*What you have to do:* Reproduce, exactly and in full, only the lines below from the one containing "extrude(amount=lock_t)" through the one containing "zip(*points))), Vector(map(max, zip(*points)))".

*Material provided:*
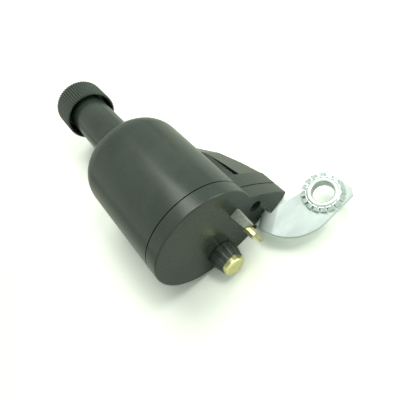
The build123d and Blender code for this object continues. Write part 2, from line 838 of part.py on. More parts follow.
with BuildPart() as bracket:
    with BuildSketch(crease):
        with BuildLine():
            outside = CenterArc(ramp_centre, ramp_r, 90 - ramp_start, -ramp_turn)
            inside = CenterArc(ramp_centre, ramp_r - bracket_t, 90 - ramp_start, -ramp_turn)
            Line(outside @ 0, inside @ 0)
            Line(outside @ 1, inside @ 1)
        make_face()
        with Locations((ramp_run - bracket_t, -ramp_drop)):
            Rectangle(plate_out, bracket_t, align=(Align.MIN, Align.MAX))
    extrude(amount=2 * crease_length, both=True)
    with BuildSketch(level(tongue_floor)):
        add(bracket_face.sketch)
        with Locations(((tongue_start - face_gap + 1) / 2, -tang_in - tang_w / 2)):
            Rectangle(tongue_start + face_gap + 1, tang_w)
    extrude(amount=plate_top - tongue_floor, mode=Mode.INTERSECT)
    with BuildSketch(level(plate_top)):
        add(bracket_face.sketch)
        with Locations(Location((-plate_neck, -crease_out, 0), (0, 0, degrees(atan2(along[1], along[0]))))):
            with Locations((crease_length / 2, plate_out)):
                Rectangle(10 * crease_length, 2 * plate_out, mode=Mode.INTERSECT)
    extrude(amount=-bracket_t)
    with BuildSketch(level(tongue_floor)):
        with Locations(((tongue_start + ear_two + ear_t) / 2, -tang_in - tang_w / 2)):
            Rectangle(ear_two + ear_t - tongue_start, tang_w)
    extrude(amount=bracket_t)
    for ear in (ear_one, ear_two):
        with BuildSketch(section(ear)):
            with Locations((-pin_out, pin_v)):
                Circle(ear_r)
            with Locations((-tang_in - tang_w / 2, tongue_floor + bracket_t / 2 - barrel_r)):
                Rectangle(tang_w, bracket_t)
            make_hull()
        extrude(amount=ear_t)
    with BuildSketch(section(ear_one)):
        with Locations((-pin_out, pin_v)):
            Circle(pin_r + pin_fit)
    extrude(amount=ear_two + ear_t - ear_one, mode=Mode.SUBTRACT)
    with BuildSketch(level(plate_top)):
        with Locations((hole_station, -hole_out)):
            Circle(eyelet_outer_r)
    extrude(amount=-bracket_t, mode=Mode.SUBTRACT)
export(bracket, "bracket")

# Eyelet through the plate, with the toothed lock washer free to turn under its rim
with BuildPart() as eyelet:
    hole = Axis(level(0).from_local_coords(Vector(hole_station, -hole_out, 0)), (0, 0, 1))
    foot = plate_top - bracket_t - eyelet_foot_t
    with BuildSketch(Plane(origin=hole.position, x_dir=(1, 0, 0), z_dir=(0, -1, 0))):
        with BuildLine():
            Polyline(
                (eyelet_r, foot), (eyelet_rim_r, foot), (eyelet_rim_r, foot + eyelet_foot_t),
                (eyelet_outer_r, foot + eyelet_foot_t), (eyelet_outer_r, rim_low), (eyelet_rim_r, rim_low),
                (eyelet_rim_r, rim_low + eyelet_rim_t / 2),
                (eyelet_rim_r - eyelet_rim_t / 2, rim_low + eyelet_rim_t),
                (eyelet_r + eyelet_rim_t / 2, rim_low + eyelet_rim_t),
                (eyelet_r, rim_low + eyelet_rim_t / 2), close=True,
            )
        make_face()
    revolve(axis=hole)
export(eyelet, "eyelet")

with BuildPart() as lock_washer:
    with BuildSketch(level(lock_mid - lock_t / 2)):
        with Locations((hole_station, -hole_out)):
            Circle(lock_ring_r)
            Circle(eyelet_outer_r + lock_fit, mode=Mode.SUBTRACT)
    extrude(amount=lock_t)
    tooth_length = lock_r - lock_ring_r + lock_root
    with Locations(level(lock_mid).location * Location((hole_station, -hole_out, 0))):
        with PolarLocations(lock_r - tooth_length / 2, lock_teeth):
            Box(tooth_length, lock_tooth_w, lock_tooth_t, rotation=(lock_twist, 0, 0))
export(lock_washer, "lock_washer")
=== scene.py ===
"""Looks for the bottle dynamo: its visible pieces, its finishes, and a plain light stage."""
import json
import math

import bmesh
import bpy
from mathutils import Matrix, Vector


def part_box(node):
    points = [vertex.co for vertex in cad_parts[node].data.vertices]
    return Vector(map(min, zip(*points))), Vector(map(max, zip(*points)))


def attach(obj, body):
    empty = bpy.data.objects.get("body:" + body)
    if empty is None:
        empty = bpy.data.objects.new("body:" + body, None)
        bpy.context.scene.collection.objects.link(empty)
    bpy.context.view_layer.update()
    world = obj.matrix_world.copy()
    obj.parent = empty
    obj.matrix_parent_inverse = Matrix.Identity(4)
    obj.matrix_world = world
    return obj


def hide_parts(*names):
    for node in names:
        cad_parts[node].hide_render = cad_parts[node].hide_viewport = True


bl_info = {
    "name": "Bottle Dynamo",
    "version": (1, 0, 0),
    "blender": (4, 5, 0),
    "location": "View3D > Sidebar > Dynamo",
    "description": "Builds the visible pieces, the finishes and the stage of a bicycle dynamo",
    "category": "Object",
}

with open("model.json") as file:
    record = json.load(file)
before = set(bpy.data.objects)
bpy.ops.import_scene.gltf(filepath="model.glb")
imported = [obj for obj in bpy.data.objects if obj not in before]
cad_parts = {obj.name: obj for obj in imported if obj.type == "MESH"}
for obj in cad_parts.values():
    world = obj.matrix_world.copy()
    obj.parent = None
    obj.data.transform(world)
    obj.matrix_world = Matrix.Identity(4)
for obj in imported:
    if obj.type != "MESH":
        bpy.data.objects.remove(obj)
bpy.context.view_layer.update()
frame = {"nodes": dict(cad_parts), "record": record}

MM = 0.001
# An edge whose faces turn by less than this is shaded smooth
SHARP = math.radians(32)
# Just over the most that two faces can turn, in degrees
HALF_TURN = 181
# Faces that turn by less than this are one flat face, and corners this near are one corner
FLAT = math.radians(0.6)
MERGE = 1e-6
LATHE_MERGE = 1e-7
ROUND_STEPS = 72


# Mesh helpers

def middle(box):
    """The middle of a node's box."""
    return (box[0] + box[1]) / 2


def lathe(bm, profile, centre, axis, steps):
    """Spins a closed profile of (distance along the axis, radius) corners."""
    axis = Vector(axis)
    out = axis.orthogonal().normalized()
    corners = [bm.verts.new(centre + axis * along + out * radius) for along, radius in profile]
    edges = [bm.edges.new(pair) for pair in zip(corners, corners[1:] + corners[:1])]
    bmesh.ops.spin(
        bm, geom=corners + edges, cent=centre, axis=axis, angle=math.tau, steps=steps, use_merge=True
    )
    bmesh.ops.remove_doubles(bm, verts=bm.verts, dist=LATHE_MERGE)


def merged_copy(node):
    """A copy of a CAD node's mesh, joined up, with its flat faces whole."""
    bm = bmesh.new()
    bm.from_mesh(frame["nodes"][node].data)
    bmesh.ops.remove_doubles(bm, verts=bm.verts, dist=MERGE)
    bmesh.ops.dissolve_limit(bm, angle_limit=FLAT, verts=bm.verts, edges=bm.edges)
    return bm


def soften(bm, low, high, width, segments):
    """Rounds every edge whose faces turn by an angle between the two, in degrees."""
    edges = [edge for edge in bm.edges if low < math.degrees(edge.calc_face_angle(0)) < high]
    bmesh.ops.bevel(
        bm, geom=edges, offset=width, segments=segments, profile=0.5, affect="EDGES", clamp_overlap=True,
        material=-1,
    )


def softened_piece(name, node, body, slot, width, segments=3, low=32):
    """A copy of a CAD node with its sharp edges rounded, which stands for the node."""
    bm = merged_copy(node)
    soften(bm, low, HALF_TURN, width, segments)
    return finish_piece(name, bm, body, slot, slot_finish(slot), node)


def finish_piece(name, bm, body, slot, material, *nodes):
    """Turns a bmesh into a piece that rides on a body and stands for CAD nodes."""
    bmesh.ops.recalc_face_normals(bm, faces=bm.faces)
    for edge in bm.edges:
        edge.smooth = edge.calc_face_angle(0) < SHARP
    for face in bm.faces:
        face.smooth = True
    mesh = bpy.data.meshes.new(name)
    bm.to_mesh(mesh)
    bm.free()
    mesh.materials.append(material)
    piece = bpy.data.objects.new(name, mesh)
    bpy.context.scene.collection.objects.link(piece)
    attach(piece, body)
    if nodes:
        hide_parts(*nodes)
    weigh = piece.modifiers.new("Weighted Normal", "WEIGHTED_NORMAL")
    weigh.keep_sharp = True
    return piece


# Finish helpers

def wire(tree, *pairs):
    """Links pairs of sockets."""
    for start, end in pairs:
        tree.links.new(start, end)


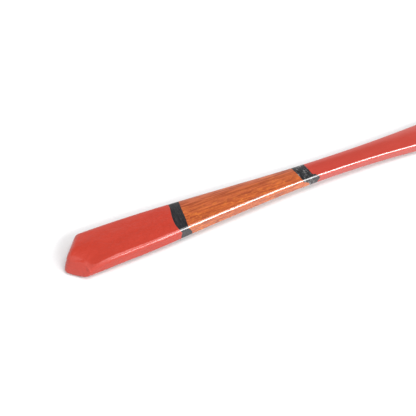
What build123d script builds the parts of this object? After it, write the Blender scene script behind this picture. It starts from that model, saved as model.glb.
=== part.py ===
from build123d import *
import os
from math import asin, cos, degrees, radians, sin, sqrt, tan

# Hive tool: a flared steel scraper with a slender lacquered wooden handle.
# +X runs from the pointed butt of the handle to the cutting edge, +Y to the left, +Z up.
# The origin is under the middle of the tool, at the height of what it lies on.
# A station is a distance along the tool from the sharp, unrounded point of the butt, taken
# at the middle of the handle's thickness.

os.makedirs("parts", exist_ok=True)

# Overall lengths
handle_length = 223.0
blade_length = 74.0
bolster_length = 11.0

# Handle outline, seen from above
butt_width = 24.0
butt_point_length = 9.8
butt_tip_radius = 2.5
butt_corner_radius = 3.0
shoulder_radius = 720.0
taper_angle = 3.33
waist_width = 12.4
waist_radius = 812.0

# The butt's point: two facets cut by hand, so it lies off the middle and they lean back
# from upright by different angles. Low down, the rounded point reaches behind station 0.
point_offset = -1.8
left_facet_lean = 12.0
right_facet_lean = 30.0
point_overhang = 0.8

# Handle section: thickness of its edges, the crown on both faces and the edge rounding
butt_edge_thickness = 7.7
waist_edge_thickness = 4.6
neck_edge_thickness = 5.0
thickness_taper_power = 1.5
crown = 0.45
edge_radius = 1.1
arch_radius = 2625.0

# Coats and bands on the handle
coat_thickness = 0.3
dip_build = 0.15
dip_edge_station = 57.5
rear_band_width = 6.6
front_band_station = 132.1
front_band_width = 7.5

# Steel
steel_thickness = 2.5
tang_wall = 2.5
tang_end_station = 23.0
glue_gap = 0.1
edge_width = 40.0
edge_land_length = 4.0
edge_bow = 0.8
edge_corner_radius = 1.5
bevel_length = 10.0
edge_thickness = 0.5
bolster_bevel = 0.8

# Keyhole in the blade: for hanging the tool and for pulling nails
keyhole_radius = 4.0
keyhole_from_bolster = 16.0
nail_slot_length = 16.0
nail_slot_mouth = 3.6
nail_slot_end_width = 1.6

# Pins through the tang and rivets through the bolster
pin_diameter = 3.0
pin_stations = (41.0, 161.0, 206.0)
rivet_diameter = 3.0
rivet_spacing = 9.6

# Working blocks reach this far past the tool, and surfaces run this far past what they cut.
# The block that the handle is cut from is this high.
overreach = 30.0
margin = 2.0
block_height = 16.0

# Places worked out from the sizes above
tool_length = handle_length + blade_length
bolster_station = handle_length + bolster_length
middle_station = (tool_length - point_overhang) / 2

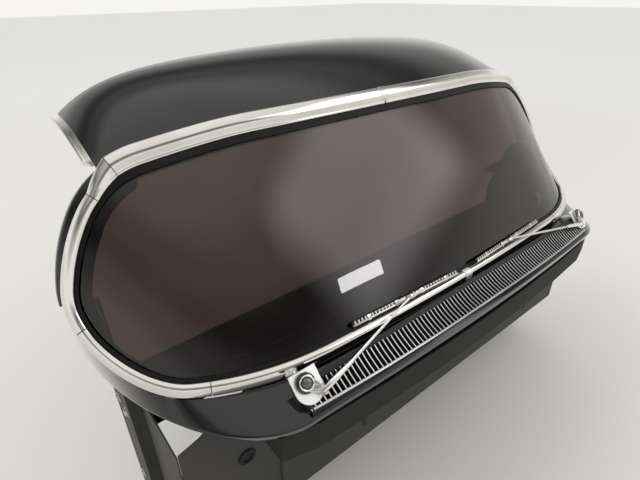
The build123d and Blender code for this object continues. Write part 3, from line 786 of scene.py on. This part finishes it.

*Result:*
    extrude(amount=lock_t)
    tooth_length = lock_r - lock_ring_r + lock_root
    with Locations(level(lock_mid).location * Location((hole_station, -hole_out, 0))):
        with PolarLocations(lock_r - tooth_length / 2, lock_teeth):
            Box(tooth_length, lock_tooth_w, lock_tooth_t, rotation=(lock_twist, 0, 0))
export(lock_washer, "lock_washer")
=== scene.py ===
"""Looks for the bottle dynamo: its visible pieces, its finishes, and a plain light stage."""
import json
import math

import bmesh
import bpy
from mathutils import Matrix, Vector


def part_box(node):
    points = [vertex.co for vertex in cad_parts[node].data.vertices]
    return Vector(map(min, zip(*points))), Vector(map(max, zip(*points)))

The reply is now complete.